-- YOUR INSTRUCTIONS --
Quote exactly, and only, the lines from the one with "Continue the OpenSCAD" down to the one with "TEMPLE_HINGE_SOFT, SCREW_SOFT = 0.2, 0.06", both included.
+ + + + + + +
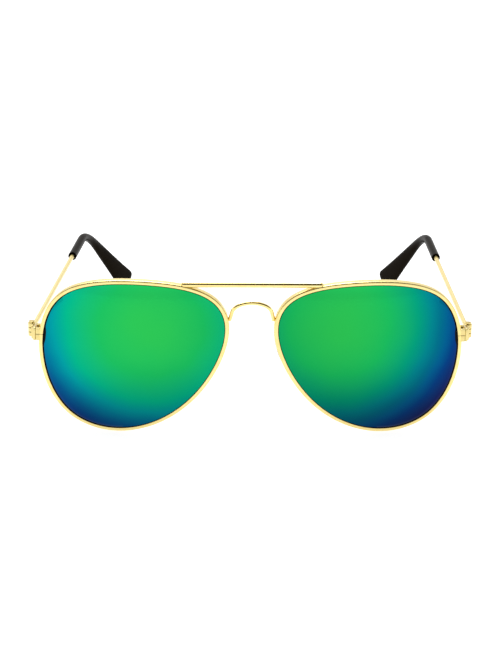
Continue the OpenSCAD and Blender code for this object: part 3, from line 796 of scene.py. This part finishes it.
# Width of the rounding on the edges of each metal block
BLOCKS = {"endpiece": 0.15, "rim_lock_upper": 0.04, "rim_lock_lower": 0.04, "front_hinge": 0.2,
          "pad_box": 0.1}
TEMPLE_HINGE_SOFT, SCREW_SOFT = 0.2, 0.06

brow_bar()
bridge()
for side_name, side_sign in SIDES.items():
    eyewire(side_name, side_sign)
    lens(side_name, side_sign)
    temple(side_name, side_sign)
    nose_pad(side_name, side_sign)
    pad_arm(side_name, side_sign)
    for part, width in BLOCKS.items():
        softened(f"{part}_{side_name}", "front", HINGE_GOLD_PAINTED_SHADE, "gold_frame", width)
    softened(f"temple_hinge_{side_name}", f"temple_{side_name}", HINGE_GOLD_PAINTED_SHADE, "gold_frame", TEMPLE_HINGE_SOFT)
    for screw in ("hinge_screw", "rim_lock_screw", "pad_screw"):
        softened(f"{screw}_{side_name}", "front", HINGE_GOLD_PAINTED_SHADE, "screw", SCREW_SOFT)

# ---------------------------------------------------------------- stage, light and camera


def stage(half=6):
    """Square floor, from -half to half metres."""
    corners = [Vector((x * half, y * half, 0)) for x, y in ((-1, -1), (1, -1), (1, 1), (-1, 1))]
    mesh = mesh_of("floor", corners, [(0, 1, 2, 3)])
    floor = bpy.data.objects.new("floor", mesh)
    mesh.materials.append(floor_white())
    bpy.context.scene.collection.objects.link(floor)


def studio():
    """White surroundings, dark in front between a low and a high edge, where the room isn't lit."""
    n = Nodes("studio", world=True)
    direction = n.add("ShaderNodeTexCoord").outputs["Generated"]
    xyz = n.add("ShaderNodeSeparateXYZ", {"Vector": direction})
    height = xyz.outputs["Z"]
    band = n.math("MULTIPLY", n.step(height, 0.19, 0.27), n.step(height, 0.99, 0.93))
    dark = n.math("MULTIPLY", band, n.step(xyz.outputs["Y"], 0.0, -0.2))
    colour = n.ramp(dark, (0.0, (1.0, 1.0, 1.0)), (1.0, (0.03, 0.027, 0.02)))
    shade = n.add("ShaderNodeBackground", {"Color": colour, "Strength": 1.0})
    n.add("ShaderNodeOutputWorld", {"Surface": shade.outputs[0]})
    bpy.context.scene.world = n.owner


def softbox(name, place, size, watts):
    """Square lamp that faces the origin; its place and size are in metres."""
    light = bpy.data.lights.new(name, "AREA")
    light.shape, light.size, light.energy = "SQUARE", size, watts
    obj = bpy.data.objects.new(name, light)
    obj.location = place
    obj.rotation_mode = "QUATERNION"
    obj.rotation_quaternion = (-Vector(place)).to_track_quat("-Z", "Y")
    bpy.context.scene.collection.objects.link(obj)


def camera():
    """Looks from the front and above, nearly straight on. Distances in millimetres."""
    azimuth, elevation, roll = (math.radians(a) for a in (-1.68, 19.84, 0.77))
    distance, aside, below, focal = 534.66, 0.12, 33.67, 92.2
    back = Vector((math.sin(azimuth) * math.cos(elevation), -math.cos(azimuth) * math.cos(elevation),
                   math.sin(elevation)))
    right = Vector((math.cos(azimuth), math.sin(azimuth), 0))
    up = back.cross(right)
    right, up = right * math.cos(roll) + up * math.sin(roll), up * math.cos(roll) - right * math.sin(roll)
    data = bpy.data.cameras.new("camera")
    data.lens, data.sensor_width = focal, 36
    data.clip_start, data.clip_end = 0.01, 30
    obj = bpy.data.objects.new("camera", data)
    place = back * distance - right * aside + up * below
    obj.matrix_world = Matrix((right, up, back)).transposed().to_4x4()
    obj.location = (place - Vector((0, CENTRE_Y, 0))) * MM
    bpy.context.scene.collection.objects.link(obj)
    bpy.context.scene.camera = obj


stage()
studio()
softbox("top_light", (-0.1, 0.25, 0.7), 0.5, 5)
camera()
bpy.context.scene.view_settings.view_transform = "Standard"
+ + + + + + +
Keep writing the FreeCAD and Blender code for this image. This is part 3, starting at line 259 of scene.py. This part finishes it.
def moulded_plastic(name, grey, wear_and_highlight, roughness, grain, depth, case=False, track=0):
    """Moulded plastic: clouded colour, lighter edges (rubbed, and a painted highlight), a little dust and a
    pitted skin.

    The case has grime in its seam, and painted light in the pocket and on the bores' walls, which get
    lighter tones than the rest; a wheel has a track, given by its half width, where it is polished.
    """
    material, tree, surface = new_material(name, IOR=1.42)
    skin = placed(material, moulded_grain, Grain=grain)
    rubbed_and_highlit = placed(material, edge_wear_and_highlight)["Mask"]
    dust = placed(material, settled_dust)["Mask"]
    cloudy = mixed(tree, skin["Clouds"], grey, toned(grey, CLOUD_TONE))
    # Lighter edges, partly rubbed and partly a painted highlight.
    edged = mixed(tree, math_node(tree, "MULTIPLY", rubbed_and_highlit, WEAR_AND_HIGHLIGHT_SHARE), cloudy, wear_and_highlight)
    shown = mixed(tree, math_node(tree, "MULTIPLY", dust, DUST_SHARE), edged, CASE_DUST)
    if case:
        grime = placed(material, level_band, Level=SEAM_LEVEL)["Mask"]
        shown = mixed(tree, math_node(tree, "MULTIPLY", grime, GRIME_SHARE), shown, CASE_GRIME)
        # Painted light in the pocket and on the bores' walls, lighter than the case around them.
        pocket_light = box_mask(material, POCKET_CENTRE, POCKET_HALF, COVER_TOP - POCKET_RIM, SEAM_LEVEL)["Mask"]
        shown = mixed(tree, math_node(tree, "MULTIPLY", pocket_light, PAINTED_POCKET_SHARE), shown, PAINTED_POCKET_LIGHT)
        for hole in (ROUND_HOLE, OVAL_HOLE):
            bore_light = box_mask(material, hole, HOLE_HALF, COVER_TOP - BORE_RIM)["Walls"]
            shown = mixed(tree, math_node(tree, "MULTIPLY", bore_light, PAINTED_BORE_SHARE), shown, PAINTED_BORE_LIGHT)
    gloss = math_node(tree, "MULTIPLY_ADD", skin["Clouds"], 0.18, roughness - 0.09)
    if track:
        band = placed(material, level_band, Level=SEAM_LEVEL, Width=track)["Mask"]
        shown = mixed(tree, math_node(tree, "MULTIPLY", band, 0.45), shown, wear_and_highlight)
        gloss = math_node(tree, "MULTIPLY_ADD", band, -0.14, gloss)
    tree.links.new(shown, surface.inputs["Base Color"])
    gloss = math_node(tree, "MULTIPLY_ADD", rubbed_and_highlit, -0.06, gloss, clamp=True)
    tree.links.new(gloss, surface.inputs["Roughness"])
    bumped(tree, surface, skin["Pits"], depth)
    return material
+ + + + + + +
-- PROBLEM SOLUTION --
Continue the OpenSCAD and Blender code for this object: part 3, from line 796 of scene.py. This part finishes it.
# Width of the rounding on the edges of each metal block
BLOCKS = {"endpiece": 0.15, "rim_lock_upper": 0.04, "rim_lock_lower": 0.04, "front_hinge": 0.2,
          "pad_box": 0.1}
TEMPLE_HINGE_SOFT, SCREW_SOFT = 0.2, 0.06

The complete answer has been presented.